DDR SDRAM generations compared
DDR (Double Data Rate) SDRAM has advanced through five mainstream desktop generations, each roughly doubling peak bandwidth while lowering voltage. Because the generations use different keying and signalling, modules are never interchangeable across generations. This reference compares DDR through DDR5 by data-rate range, supply voltage and DIMM pin count so you can identify and match the right memory.
How it works
The “DDR” in the name means the memory transfers data on both the rising and falling edge of the clock, so the advertised number — DDR4-3200, DDR5-6000 — is the effective mega-transfers per second, double the clock frequency.
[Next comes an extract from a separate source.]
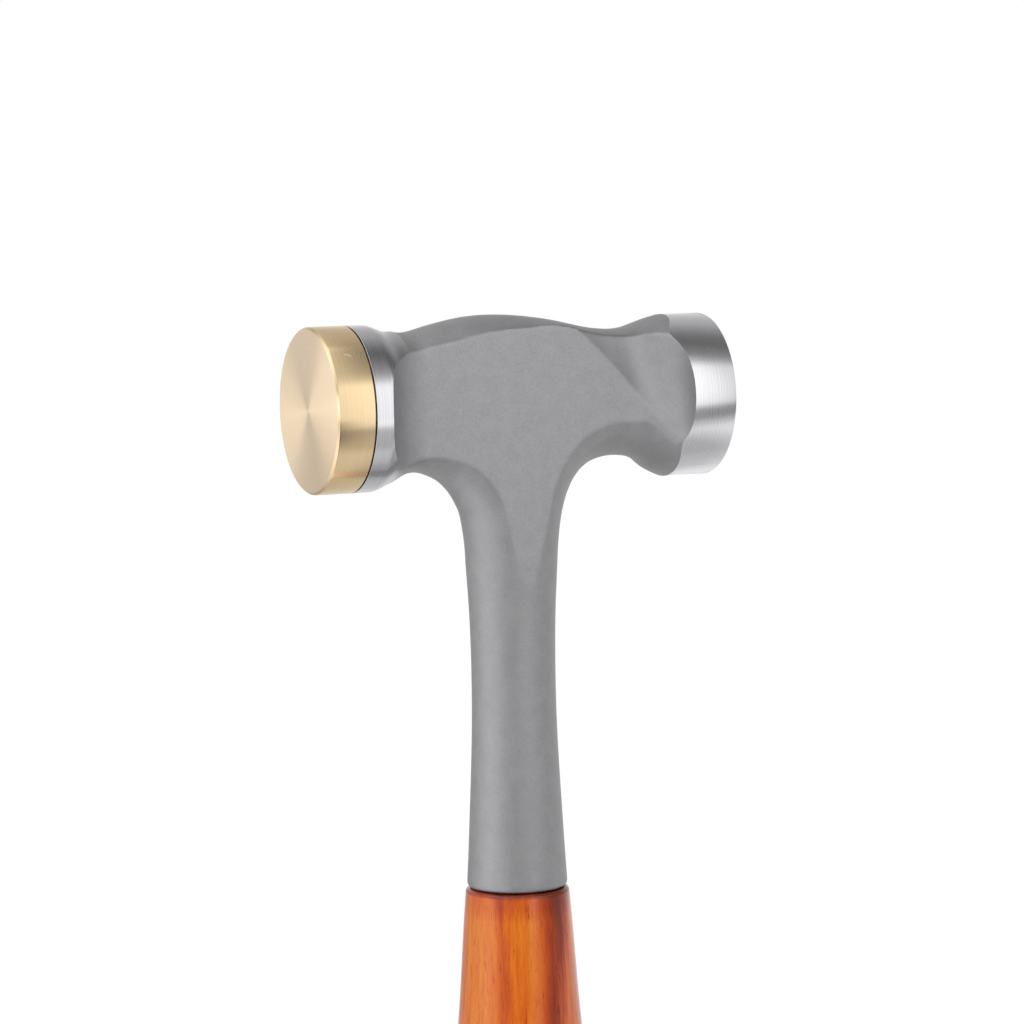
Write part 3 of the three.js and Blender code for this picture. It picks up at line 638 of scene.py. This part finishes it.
shade_under_shoulder = place.math("DIVIDE", z - SHOULDER_SHADE_FROM, SHOULDER_SHADE_RUN, clamp=True)
tone = tone - (fibres > 0.64) * 0.14 - pores * 0.2 - near_top * 0.13 - shade_under_shoulder * 0.35
tone.node("ShaderNodeValToRGB", {0: tone}, stops=WOOD_TONES).feeds(wood, "Base Color")
(0.40 - fibres * 0.15).feeds(wood, "Roughness")
place.math("MINIMUM", layer * 1.1 + 0.25, 0.9).feeds(wood, "Coat Weight")
raised((fibres * 0.5 - (fibres > 0.63) * 0.6 + streaks * 0.4) * FIBRE_DEPTH, 0.5, wood)
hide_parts("grip")
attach(grip, "head")


# Floor: a plain pale table that runs out of sight, with its top where the hammer stands. Like the room behind
# it, it is white to the camera, apart from the hammer's shadow.
FLOOR_REACH, FLOOR_THICK = 4, 0.02  # in metres
floor_outline = [
    (-FLOOR_REACH, -FLOOR_THICK), (-FLOOR_REACH, 0), (FLOOR_REACH, 0), (FLOOR_REACH, -FLOOR_THICK),
]
floor = skinned("floor", [[[x, y, z] for y, z in floor_outline] for x in (-FLOOR_REACH, FLOOR_REACH)])
pale, place = finish(floor, "pale table", Base_Color=(0.9, 0.9, 0.9, 1), Roughness=0.6)


def white_behind(place):
    """How far a ray sees the white background: the camera's own, and those that metal and gloss send on."""
    camera, glossy, through = (place.node("ShaderNodeLightPath", {}, out=k) for k in (0, 3, 6))
    return place.math("ADD", camera, glossy + through, clamp=True)


def shines(piece, glow):
    """Lets a glow or a mix of shaders take the place of a piece's own shader."""
    glow.feeds(piece.data.materials[0].node_tree.nodes["Material Output"], 0)


FLOOR_GLOW, FLOOR_WHITE = 1.1, 0.8  # the rest is the table itself, which takes the shadow
glow = place.node("ShaderNodeEmission", {"Strength": FLOOR_GLOW})
white = white_behind(place) * FLOOR_WHITE
shines(floor, place.node("ShaderNodeMixShader", {0: white, 1: Wire(pale.outputs[0]), 2: glow}))

# Room: white where it is seen, and a little darker as light, so that colours render as they are written.
ROOM_LIGHT = 0.65
world = bpy.data.worlds.new("white room")
bpy.context.scene.world = world
world.use_nodes = True
look = Wire(world.node_tree.nodes.new("ShaderNodeTexCoord").outputs["Generated"])
(white_behind(look) * (1 - ROOM_LIGHT) + ROOM_LIGHT).feeds(world.node_tree.nodes["Background"], "Color")


# Light tent: a dome of white cloth round the hammer, flattened just above the table, that only gloss sees.
# Dark gaps overhead and low in front give turned metal its bands.
TENT_RADIUS, TENT_FOOT = 0.28, 0.225  # in metres, from the head's axis
work = bmesh.new()
bmesh.ops.create_icosphere(work, subdivisions=5, radius=TENT_RADIUS)
for vertex in work.verts:
    if vertex.co.z < 0:
        vertex.co *= min(1, TENT_FOOT / -vertex.co.z)
tent = bpy.data.objects.new("light_tent", bpy.data.meshes.new("light_tent"))
work.to_mesh(tent.data)
work.free()
bpy.context.scene.collection.objects.link(tent)
tent.location = (0, 0, HEAD_UP * MM)
place = finish(tent, "tent cloth")[1]
look = place.node("ShaderNodeVectorMath", {0: place}, operation="NORMALIZE")
x, y, z = axes(look)  # which way a point of the cloth lies from the head: right, away and up, from -1 to 1

# Brightness by degrees from the front: over the tent, where 90 is overhead, and round it, where 90 is at the
# steel face. The low sides are the cloth below the head, down to where the tent is flattened.
OVER = [
    (-180, 1.25), (-165, 1.0), (-147, 0.95), (-125, 0.85), (-90, 0.76), (-70, 0.76), (-52, 0.75),
    (-42, 0.44), (-33, 0.2), (-22, 0.25), (-15, 1.1), (0, 1.2), (38, 1.28), (47, 0.65), (56, 0.38),
    (75, 0.24), (92, 0.29), (105, 0.45), (118, 0.6), (135, 0.7), (150, 0.8), (165, 1.05), (180, 1.25),
]
SIDES = [
    (-180, 0.8), (-150, 0.58), (-125, 1.05), (-95, 1.8), (-70, 1.6), (-50, 0.8), (-30, 0.85), (-10, 1.0),
    (10, 1.2), (18, 1.28), (42, 0.97), (52, 0.7), (80, 0.65), (100, 0.75), (135, 0.8), (152, 0.9),
    (180, 0.8),
]
LOW_SIDES = [
    (-180, 0.6), (-150, 0.5), (-123, 0.8), (-108, 1.3), (-95, 2.0), (-82, 2.2), (-71, 1.9), (-60, 1.3),
    (-49, 0.8), (-38, 0.45), (-28, 0.25), (-5, 0.25), (8, 1.5), (180, 0.85),
]
RAMP_TOP = 2  # a ramp ends at 1, so it holds each brightness divided by this


def by_turn(rise, run, stops, lean=0.0):
    """Brightness that goes by an angle. A lean shifts it by a share of a full turn."""
    turn = rise.math("ARCTAN2", rise, run) / (2 * math.pi) + 0.5 + lean
    greys = [(0.5 + degrees / 360, (bright / RAMP_TOP,) * 3) for degrees, bright in stops]
    return turn.node("ShaderNodeValToRGB", {0: turn}, stops=greys)


def fades(value, start, run):
    """0 up to a start, then rising to 1 over a run."""
    return value.math("DIVIDE", value - start, run, clamp=True)


LEAN, LEAN_SWING = 0.0125, 0.025  # the bands lie higher at one end of the tent and lower at the other
MIDDLE_BRIGHT, MIDDLE_RISE = 0.42, 0.33  # a plain strip over the middle, paler towards the top
HIGH_LEFT, LOW_LEFT = 0.85, 0.25  # least brightness at the brass end, above the head and below it
left, front, down = (-1.0 * way for way in (x, y, z))
bands = by_turn(z, front, OVER, LEAN - fades(x, 0.3, 0.2) * LEAN_SWING)
sides, low_sides = by_turn(x, front, SIDES), by_turn(x, front, LOW_SIDES)
from_middle = fades(x.math("ABSOLUTE", x + 0.06), 0.02, 0.08)
plain = MIDDLE_BRIGHT + z.math("MAXIMUM", z, 0.0) * MIDDLE_RISE
bands = plain + (bands - plain) * from_middle
high_left = z * fades(left, 0.15, 0.2) * HIGH_LEFT
low_left = fades(left, -0.42, 0.08) * fades(down, 0.0, 0.05) * LOW_LEFT
bands = x.math("MAXIMUM", x.math("MAXIMUM", bands, high_left), low_left)
low = fades(down, 0.17, 0.07) * fades(z, -0.75, 0.2)
light = bands * (sides + (low_sides - sides) * low) * RAMP_TOP**2
shines(tent, place.node("ShaderNodeEmission", {"Color": light}))
tent.data.materials[0].cycles.emission_sampling = "NONE"  # the tent isn't a lamp
for ray in ("camera", "diffuse", "transmission", "volume_scatter", "shadow"):
    setattr(tent, "visible_" + ray, False)


# Lamps: two soft boxes, the larger and stronger one at the left, both pointed at the neck. Places and sizes
# are in metres. Gloss doesn't see them, because the tent is there for it.
LAMPS = [("left", (-1.1, -0.7, 0.8), 0.9, 9.0), ("top", (0.3, -0.6, 1.4), 0.8, 5.0)]
LAMP_AIM = (0, 0, 0.17)
for name, spot, size, power in LAMPS:
    lamp = bpy.data.objects.new(name, bpy.data.lights.new(name, "AREA"))
    bpy.context.scene.collection.objects.link(lamp)
    lamp.data.size, lamp.data.energy = size, power
    lamp.visible_glossy = False
    aim = (Vector(spot) - Vector(LAMP_AIM)).to_track_quat("Z", "Y")
    lamp.matrix_world = Matrix.Translation(spot) @ aim.to_matrix().to_4x4()


# Camera: its place in millimetres and its angles in degrees, fitted to the rims of both faces, the brass
# face's seat and the neck's shoulder in the photograph. Its focal length is in image widths.
CAMERA = (-258.37, -587.18, HEAD_UP + 41.24)
TO_RIGHT, DOWN, TILT = (math.radians(a) for a in (23.774, 5.374, -1.060))
FOCAL = 3714.9 / 1024
SENSOR = 36
eye = bpy.data.objects.new("camera", bpy.data.cameras.new("camera"))
bpy.context.scene.collection.objects.link(eye)
bpy.context.scene.camera = eye
eye.data.sensor_width, eye.data.lens = SENSOR, FOCAL * SENSOR
eye.data.clip_start, eye.data.clip_end = 0.05, 50
level = math.cos(DOWN)
ahead = np.array([math.sin(TO_RIGHT) * level, math.cos(TO_RIGHT) * level, -math.sin(DOWN)])
right = np.cross(ahead, [0, 0, 1])
right /= np.linalg.norm(right)
up = np.cross(right, ahead)
right, up = math.cos(TILT) * right + math.sin(TILT) * up, math.cos(TILT) * up - math.sin(TILT) * right
pose = np.stack([right, up, -ahead], 1)
eye.matrix_world = Matrix.Translation([v * MM for v in CAMERA]) @ Matrix(pose.tolist()).to_4x4()

bpy.context.scene.view_settings.view_transform = "Standard"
Each generation increases burst length and bus efficiency, raises the data-rate ceiling, and drops the supply voltage (2.5V → 1.8V → 1.5V → 1.2V → 1.1V) to manage power. Physical keying moves the notch each generation so a module only fits the slot it belongs in, and pin counts differ between desktop DIMMs and laptop SODIMMs. Match the generation to your CPU memory controller and board.
Tips and notes
- Generations are mutually exclusive — a board supports exactly one.
- The speed number is MT/s (effective), not the raw clock in MHz.
- DDR5 adds an on-module PMIC and splits each DIMM into two sub-channels.
- Desktop DIMM and laptop SODIMM of the same generation are not swappable.